Die zusätzlichen 100 Stellenprozente sind in den 181.3 Pensen von Abs. 1 enthalten.
Die Anpassung ist die logische Konsequenz des Entscheids für die Einrichtung einer Fachstelle Bedrohungsmanagement, die wie in den meisten anderen Kantonen bei der Polizei angesiedelt werden soll.
Das Pensum von 100% wird vermutlich auf zwei Personen aufgeteilt, welche die nötigen fachlichen und interdisziplinären Voraussetzungen für diese anspruchsvolle Aufgabe mitbringen müssen.

Im Namen der SPK 2020/11 beantrage ich Ihnen, den Ergebnissen der Kommissionsberatungen zuzustimmen und diese heute zu verabschieden.

Natürlich sind wir uns alle bewusst, dass auch das beste Bedrohungsmanagement keine absolute Sicherheit vor schweren Eingriffen in die physische, psychische und sexuelle Integrität garantieren kann.
Aber wir verbessern damit immerhin die Chance, für eine bessere Früherkennung solcher schwerwiegenden Übergriffe und erhöhen damit auch die Chance, solche zu verhindern.
Und das ist doch unser aller Ziel.

Wenn es zu keinen wesentlichen Änderungsanträgen mehr kommt, welche einer 2. Lesung bedürften, würde ich Ihnen beantragen, anschliessend gleich die 2. Lesung durchzuführen.
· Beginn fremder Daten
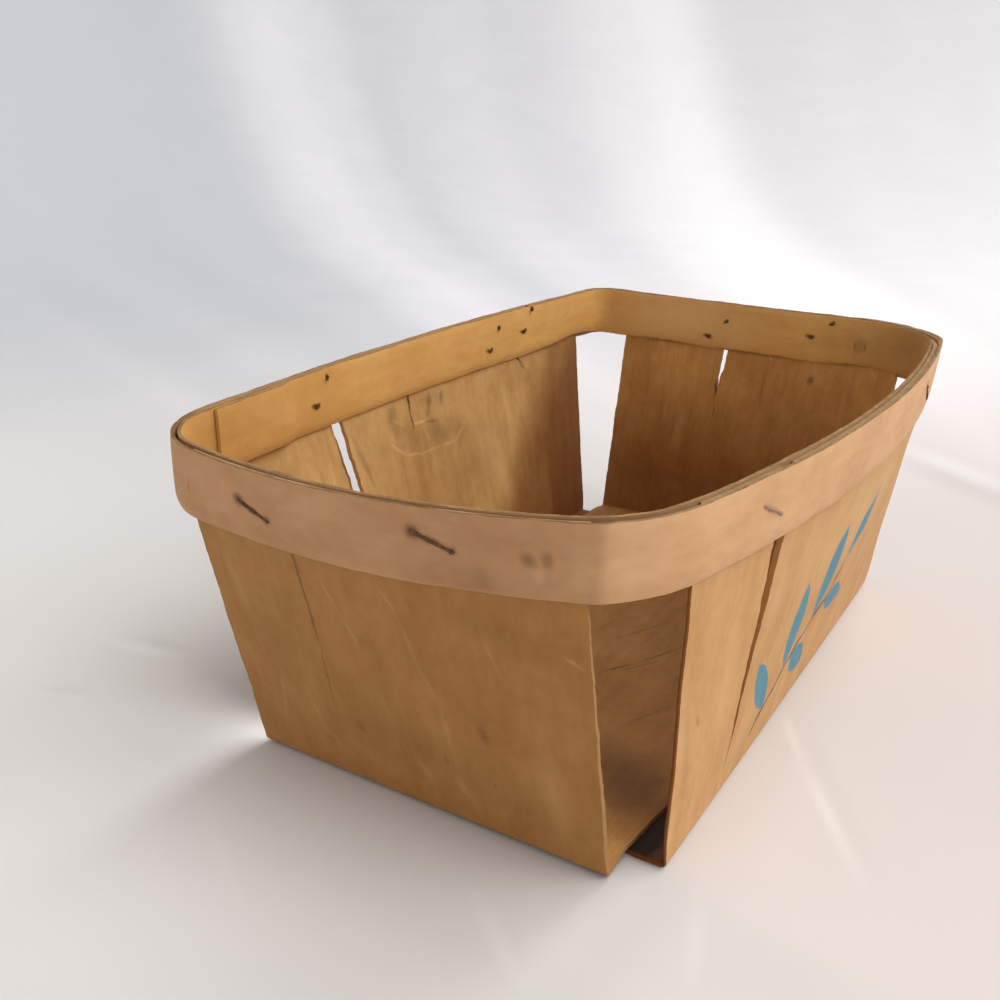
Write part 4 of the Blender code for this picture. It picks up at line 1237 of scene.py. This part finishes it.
def corner_travel(corner):
    """How far along the rim's line the middle of a corner lies."""
    step = SIDE_STATIONS + CORNER_STATIONS
    return RIM_TRAVEL[(corner * step - CORNER_STATIONS // 2) % len(RIM_PLACES)]


def round_to(travel, place):
    """How far a distance along the rim's line lies from a place on it, the shorter way round."""
    return np.abs((travel - place + RIM_ROUND / 2) % RIM_ROUND - RIM_ROUND / 2)


def rim_along(travel):
    """The rim's line at distances along it: its columns and its outward ways."""
    table = np.column_stack([RIM_PLACES, RIM_OUTWARD])
    found = np.column_stack([np.interp(travel, RIM_TRAVEL, table[:, i], period=RIM_ROUND) for i in range(6)])
    return found[:, :4], found[:, 4:] / np.linalg.norm(found[:, 4:], axis=1, keepdims=True)


THIN_PLACES = ((corner_travel(2) + 0.008, 0.0020, 0.026), (corner_travel(3) + 0.022, 0.0026, 0.017))


def band_object(name, depth, lap_step, end, way, lap_length, bend, shade, materials, seed):
    """A strip wound once round the rim and over its own start by one layer, up to its end.

    Its way says whether the distance along the rim's line falls or grows towards the end. The bend adds to
    its depth by the distance along the rim, and the shade gives the painted shade laid on it there. The end
    is shaved thin.
    """
    length = RIM_ROUND + lap_length
    walked = np.linspace(0, length, int(length / BAND_STEP))
    travel = end + way * (length - walked)
    line, ways = rim_along(travel)
    ramp = np.clip((walked - (RIM_ROUND - LAP_RAMP)) / LAP_RAMP, 0, 1)
    depths = depth + lap_step * ramp**2 * (3 - 2 * ramp) + bend(travel)
    shaved = LAP_SHAVED_BY * np.clip(1 - (length - walked) / LAP_SHAVED_OVER, 0, 1) ** 2
    heights = np.linspace(0, BAND_HEIGHT, BAND_LINES)
    faces = []
    worn = BAND_WORN_AWAY * (np.exp(-heights / BAND_WORN_REACH) + 0.3 * np.exp(-heights[::-1] / BAND_WORN_REACH))
    for inset in (worn * (depth == 0), BAND_THICKNESS - worn * (depth > 0)):
        thinner = shaved * (inset[0] < BAND_THICKNESS / 2) * (depth == 0)
        thinner = thinner - shaved * (inset[0] > BAND_THICKNESS / 2) * (depth > 0)
        grid = behind_rim(line, ways, (depths + thinner)[:, None] + inset[None], heights[None])
        low_wear = BAND_EDGE_WEAR * wobble(walked, seed, 0.090, 0.003, 9)
        for place, rise, reach in THIN_PLACES:
            low_wear = low_wear + (depth > 0) * rise * np.exp(-((round_to(travel, place) / reach) ** 2))
        top_wear = BAND_EDGE_WEAR * wobble(walked, seed + 1, 0.090, 0.003, 9)
        up = heights / BAND_HEIGHT
        grid[..., 2] += low_wear[:, None] * (1 - up) + top_wear[:, None] * up
        faces.append(grid + TO_ORIGIN)
    places = np.stack(np.broadcast_arrays(heights[None], travel[:, None]), axis=-1)
    painted_shade_and_tone = np.broadcast_to(shade(travel)[:, None], places.shape[:2])
    outer, inner, places, painted_shade_and_tone = (values[::-way] for values in (*faces, places, painted_shade_and_tone))
    return sheet_object(name, outer, inner, places, materials, (0.0, 1.0), {"painted_shade_and_tone": (painted_shade_and_tone, painted_shade_and_tone)})


def on_band(low, side, marks):
    """Marks on a band, given in millimetres along a side's own axis and above its lower edge."""
    placed = []
    for *ends, width, strength in marks:
        _, _, travel = rim_beside(side, np.array([ends[0][0] * MM, ends[1][0] * MM]))
        first = low + (travel[0] - low) % RIM_ROUND
        placed.append((
            (ends[0][1] * MM, first), (ends[1][1] * MM, first + travel[1] - travel[0]), width * MM, strength
        ))
    return placed


def rust_marks(low, face):
    """The rust round each staple: outside along its crown, inside a dark hollow at each leg."""
    placed = []
    for count, (side_name, along_share, height_share, fall) in enumerate(STAPLE_SHARES, 1):
        side, place = staple_place(side_name, along_share)
        _, _, travel = rim_beside(side, np.array([place]))
        middle = low + (travel[0] - low) % RIM_ROUND
        height = BAND_HEIGHT * height_share
        reach = STAPLE_WIDTH / 2 - STAPLE_BEND / 2
        step = (-math.sin(math.radians(fall)) * reach, math.cos(math.radians(fall)) * reach)
        left = (height - step[0], middle - step[1])
        right = (height + step[0], middle + step[1])
        if face == "inside":
            low_leg, high_leg = sorted((left, right))
            placed.append(((low_leg[0], low_leg[1] - 0.0012), (low_leg[0] + 0.0006, low_leg[1] + 0.0022), 0.0012, 0.95))
            placed.append((high_leg, high_leg, 0.0011, 0.9))
        elif count in DULL_STAPLES:
            placed.append((left, right, 0.0012, 0.25))
        else:
            placed.append((left, right, 0.0013, 0.60))
            placed.append((left, left, 0.0026, 0.75))
            placed.append((right, right, 0.0018, 0.45))
    return placed


outer_end = corner_travel(2) - OUTER_LAP_PAST_CORNER
outer_marks = {
    "dark outside": rust_marks(outer_end, "outside") + on_band(outer_end, 0, [
        ((43, 11), (44, 10), 2.2, 0.45),
        ((48, 12), (48.3, 10), 2.0, 0.40),
        ((31, 6), (33, 2), 3.0, 0.16),
        ((-66, 10), (-66, 9), 1.0, 0.35),
        ((15, 12), (45, 10), 14.0, 0.10),
        ((0, 4), (46, 4), 6.0, 0.16),
    ]),
    "pale outside": on_band(outer_end, 0, [
        ((46, 8), (46, 6), 2.2, 0.22),
        ((56, 14), (56, 4), 4.0, 0.16),
        ((-30, 14), (10, 14), 8.0, 0.08),
    ]),
}
# The bands' lapped ends stand upright and take its pale end tone, a painted highlight of their lit cut faces.
RIM_CUT = cut_edge_material(
    "rim_cut", (0.21, 0.115, 0.052, 1), (0.36, 0.215, 0.100, 1), (0.66, 0.42, 0.17, 1)
)
crease, front_middle = rim_beside(0, np.array([CREASE_PLACE, -0.02]))[2]
outer_band_wood = wood_material(
    "outer_band_wood", 1.7,
    ((0.74, 0.45, 0.235, 1), (0.60, 0.335, 0.160, 1), 0.06, 0.14, 0.52, 0.22, 0.05),
    ((0.52, 0.325, 0.155, 1), (0.40, 0.235, 0.105, 1), 0.2, 0.3, 0.5, 0.2, 0.15),
    0.00004,
    outer_marks,
)
outer_band = band_object(
    "outer_band", 0.0, -LAYER, outer_end, 1, OUTER_LAP_LENGTH,
    lambda travel: -CREASE_RISE * np.exp(-round_to(travel, crease) / CREASE_REACH),
    lambda travel: FRONT_BAND_PAINTED_SHADE / (1 + np.exp((round_to(travel, front_middle) - crease + front_middle) / 0.0009)),
    [outer_band_wood, RIM_CUT], 21,
)
inner_end = rim_beside(3, np.array([INNER_LAP_PLACE]))[2][0]
inner_low = inner_end - RIM_ROUND - INNER_LAP_LENGTH
inner_marks = {
    "dark inside": rust_marks(inner_low, "inside") + on_band(inner_low, 2, [
        ((51.5, 10.5), (51.6, 8.0), 3.4, 0.22),
        ((49.2, 11), (49.2, 7.5), 0.8, 0.34),
        ((54.2, 11), (54.2, 7.5), 0.8, 0.34),
        # Painted shade: a dark line along the far band's lower edge, where it stands off the wall.
        ((-58, 0.4), (-20, 0.3), 0.9, 0.6),
        ((-20, 0.4), (30, 0.2), 0.9, 0.6),
        ((30, 0.3), (60, 0.3), 0.7, 0.45),
        # Painted shade towards the far band's right end.
        ((46, 10), (90, 10), 20.0, 0.16),
    ]) + on_band(inner_low, 3, [
        # Painted shade along the left band's lower edge too.
        ((70, 0.2), (110, 0.2), 0.6, 0.40),
    ]),
    "pale inside": on_band(inner_low, 2, [
        # Painted light over the far band's left half.
        ((-64, 10), (-4, 10), 16.0, 0.50),
        ((-40, 18), (-33, 12), 0.5, 0.3),
        ((-10, 19.5), (40, 20), 0.9, 0.35),
    ]),
}
inner_band_wood = wood_material(
    "inner_band_wood", 2.4,
    ((0.52, 0.325, 0.155, 1), (0.40, 0.235, 0.105, 1), 0.2, 0.3, 0.5, 0.2, 0.15),
    ((0.70, 0.405, 0.130, 1), (0.58, 0.295, 0.078, 1), 0.10, 0.18, 0.45, 0.20, 0.12),
    0.00004,
    inner_marks,
)
inner_band = band_object(
    "inner_band", INNER_BAND_DEPTH, LAYER, inner_end, -1, INNER_LAP_LENGTH,
    lambda travel: -HUG_DEPTH * np.exp(-((round_to(travel, corner_travel(0)) / HUG_REACH) ** 4)),
    # Painted shade, most near the far right corner and less near the near left one.
    lambda travel: (
        0.52 * np.exp(-((round_to(travel, corner_travel(2) - 0.014) / 0.028) ** 2))
        + 0.20 * np.exp(-((round_to(travel, corner_travel(0) - 0.030) / 0.035) ** 2))
    ),
    [inner_band_wood, RIM_CUT], 31,
)
for band, cad_name in ((outer_band, "outer_rim_band"), (inner_band, "inner_rim_band")):
    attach(band, "root")
    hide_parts(cad_name)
Es wäre ein gutes Zeichen, wenn es uns gelingen würde, diese Teilrevision des Polizeigesetzes mit einer 4/5 Mehrheit zu verabschieden.

Die SP-Fraktion legt grossen Wert auf die Einhaltung der rechtsstaatlichen Anforderungen in diesem sensiblen Bereich, insbes. auch beim Erlass der Ausführungsbestimmungen durch die Regierung und den Vollzug durch die künftige Fachstelle.
Sie wird dem Vorschlag der Kommission zustimmen und hofft, dass wir uns heute auf einen gemeinsamen Nenner einigen können, so dass auch im Kanton SH bald ein Bedrohungsmanagement mit zeitgemässer und rechtsstaatlich genügender gesetzlicher Grundlage in die Umsetzung gehen kann.